Les quatre partis politiques québécois pouvant se targuer d'avoir des milliers d'adhérents et des dizaines de milliers d'électeurs sont des partis jacobins. Ils souhaitent passer comme « des hommes d'action », « populaires », « sérieux », et « progressistes », pour faire appel à tous les segments marketing de la population. Ils pensent tous « qu'un ÉTAT FORT » c'est un État centralisé à Québec et à Montréal. Leur vision du fait politique donne une proportion trop forte aux préoccupations de ces deux régions et couvre des réelles problématiques régionales qui doivent être adressées par les personnes qui y vivent et non les majorités urbaines de Montréal et de la couronne.

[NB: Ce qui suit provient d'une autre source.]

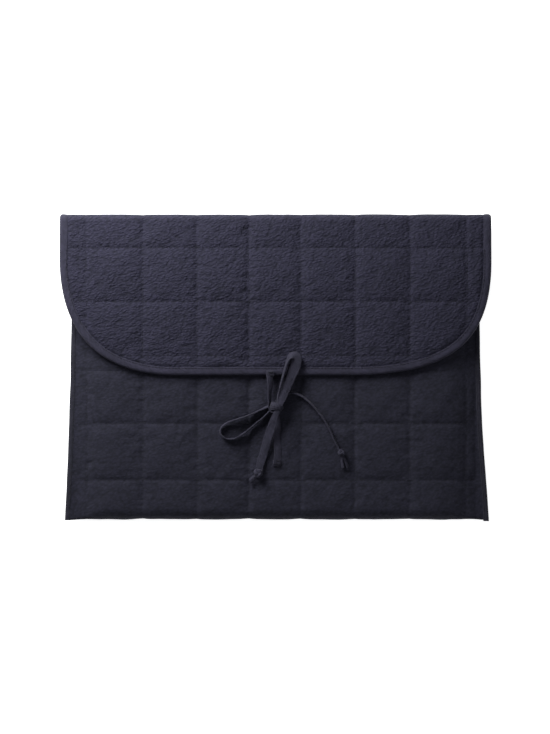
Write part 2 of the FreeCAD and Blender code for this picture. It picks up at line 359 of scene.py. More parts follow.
def shell(name, outer, inner, every, panel, material):
    """Make closed cloth between a fine outer grid and a coarser inner one."""
    rows, columns = outer.shape[:2]
    inner = inner[::every, ::every]
    coarse_rows, coarse_columns = inner.shape[:2]
    start = rows * columns
    index = np.arange(start).reshape(rows, columns)
    coarse = start + np.arange(coarse_rows * coarse_columns).reshape(coarse_rows, coarse_columns)
    faces = np.stack([index[:-1, :-1], index[1:, :-1], index[1:, 1:], index[:-1, 1:]], 2)
    back = np.stack([coarse[:-1, :-1], coarse[:-1, 1:], coarse[1:, 1:], coarse[1:, :-1]], 2)
    faces = faces.reshape(-1, 4).tolist() + back.reshape(-1, 4).tolist()
    edge = [index[place] for place in border(rows, columns)]
    lining = [coarse[place] for place in border(coarse_rows, coarse_columns)]
    for step in range(len(lining)):
        here, there = lining[step], lining[(step + 1) % len(lining)]
        run = [edge[(step * every + k) % len(edge)] for k in range(every + 1)]
        half = every // 2
        faces += [[run[k], run[k + 1], here] for k in range(half)]
        faces.append([run[half], there, here])
        faces += [[run[k], run[k + 1], there] for k in range(half, every)]
    points = np.concatenate([outer.reshape(-1, 3), inner.reshape(-1, 3)])
    flat = np.concatenate([panel.reshape(-1, 3), panel[::every, ::every].reshape(-1, 3)])
    return new_object(name, points, faces, material, flat, 60)


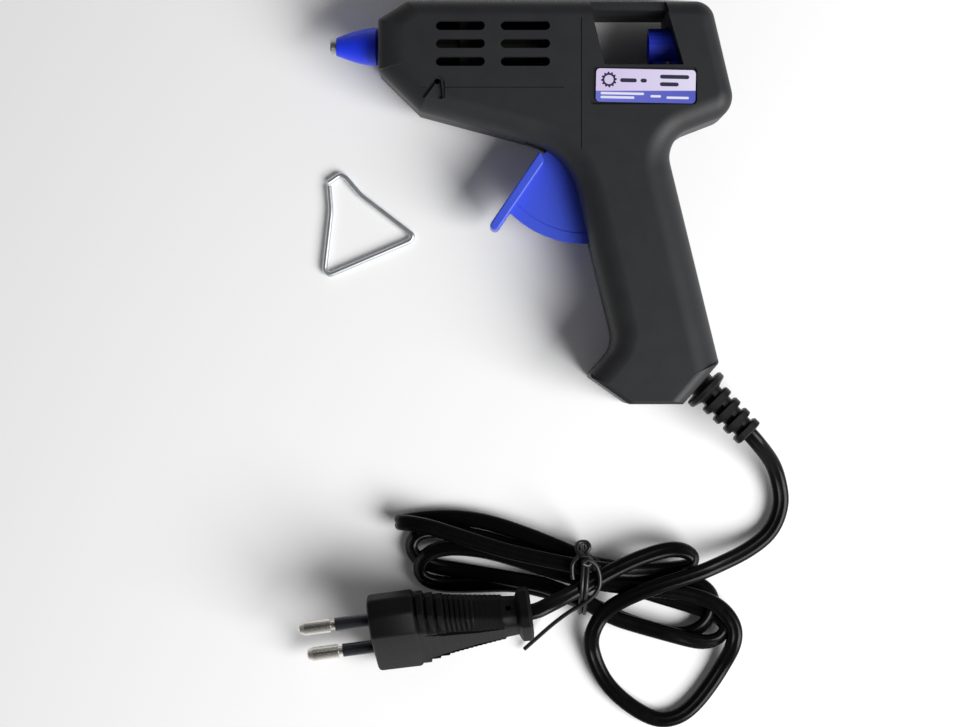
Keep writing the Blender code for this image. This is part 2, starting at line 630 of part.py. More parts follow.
def make_spring():
    """Return spring on its guide, between the rib and the carriage's front bridge."""
    points = []
    start, end, turns, steps = -1.2, 15.2, 8, 12
    for n in range(turns * steps + 1):
        angle = 2 * math.pi * n / steps
        along = start + (end - start) * n / (turns * steps)
        points.append((along, 32.0 + 2.0 * math.cos(angle), 2.0 * math.sin(angle)))
    tube("return_spring", points, 0.35, STEEL, smooth=1, resolution=1)
    guide = [(0.0, 0.0), (0.0, 1.0), (3.6, 1.0), (3.6, 0.9), (14.8, 0.9), (14.8, 0.0)]
    turned("spring_guide", guide, STEEL, (-5.0, 32.0, 0), (1, 0, 0), 20)


def make_rear_guide():
    """Short flanged tube that leads the stick in at the rear."""
    inner = STICK_R + 0.5
    outer = STICK_R + 1.3
    profile = [(0.0, inner), (0.0, outer + 0.6), (0.8, outer + 0.6), (0.8, outer), (3.9, outer),
               (3.9, inner), (0.0, inner)]
    turned("inlet_guide", profile, BLACK, (48.2, AXIS_Y, 0), (1, 0, 0))


def make_label():
    """Rating label in its pocket, left blank."""
    box("rating_label", (17.7, 45.5), (27.1, 36.4), (HALF - 0.4, HALF - 0.1), LABEL)


def make_gland():
    """Moulded strain relief: inner collar, wall neck, flange and ribbed tail in one piece."""
    profile = [(-8.0, 0.0), (-8.0, 3.6), (-2.6, 3.6), (-2.6, 3.9), (0.6, 3.9), (0.6, 6.4),
               (2.6, 6.4), (3.0, 4.2)]
    for n in range(4):
        at = 4.4 + 3.9 * n
        wide = 4.3 - 0.1 * n
        profile += [(at, 2.9), (at + 0.4, 2.9), (at + 0.4, wide), (at + 2.0, wide), (at + 2.0, 2.9)]
    profile += [(18.3, 2.7), (18.3, 0.0)]
    turned("strain_relief", profile, CORD_BLACK, (*GLAND, 0), (*GLAND_WAY, 0))


def along_gland(by, up=0.0):
    """A point on the gland's axis."""
    return (GLAND[0] + by * GLAND_WAY[0], GLAND[1] + by * GLAND_WAY[1], up)


def make_wiring():
    """Inner cord, its two cores, and the clamp bar with its screws."""
    tube("cord_inner", [along_gland(-8.4), along_gland(-19.0)], 1.6, CORD_BLACK, smooth=1)
    x0, y0, _ = along_gland(-19.5)
    level = HALF - 4.4
    plan = [(31.5, -20.0, level - 0.6), (29.0, 2.0, level), (25.0, 15.0, level), (20.5, 25.4, level),
            (9.0, 26.0, level), (-2.0, 25.4, level - 0.4), (-7.4, 27.4, 6.0), (-7.8, 31.6, 2.4)]
    for name, look, side in (("live_wire", BROWN, 1), ("neutral_wire", SKY, -1)):
        start = [(x0, y0, side * 1.1), (33.2, -33.0, side * 4.5)]
        route = start + [(x, y, side * up) for x, y, up in plan]
        tube(name, route, WIRE_R, look, smooth=5)
    centre = along_gland(CLAMP_AT)
    tilt = math.degrees(math.atan2(GLAND_WAY[0], -GLAND_WAY[1]))
    bar = prism("cord_clamp", stadium(centre[:2], CLAMP_HALF, 2.2, tilt), 2.0, 4.0, BLACK)
    for n, (x, y) in enumerate(clamp_screws()):
        cut_all(bar, [rod(f"clamp_hole_{n}", (x, y, -6), (x, y, 9), 1.3, cutter=True)])
        profile = [(-6.6, 0.0), (-6.6, 0.5), (-6.2, 1.0), (4.3, 1.0), (4.3, 2.0), (5.6, 2.0), (5.6, 0.0)]
        turned(f"clamp_screw_{n + 1}", profile, STEEL, (x, y, 0), (0, 0, 1), 20)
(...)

Au Québec, être Girondin, ça serait vouloir des forums, des assemblées et des chambres régionales avec des pouvoirs, des contre-pouvoirs et des leviers institutionnels qui ne dépendent pas du pouvoir de Québec. Ça serait aussi s'opposer à toutes les réformes en éducation, en urbanisme, en santé et dans les services sociaux qui centralisent les pouvoirs et sapent les contre-pouvoirs qui étaient en place pour le bénéfice de la population. Ça serait finalement appuyer toute réforme du mode de scrutin qui détruirait le monopole historique des partis et mouvements politiques au Québec afin de redonner une dose de démocratie dans la sphère publique. Mais bon, c'est toujours plus simple de prendre une tweet et parler pendant deux semaines de la personne qui l'a écrit.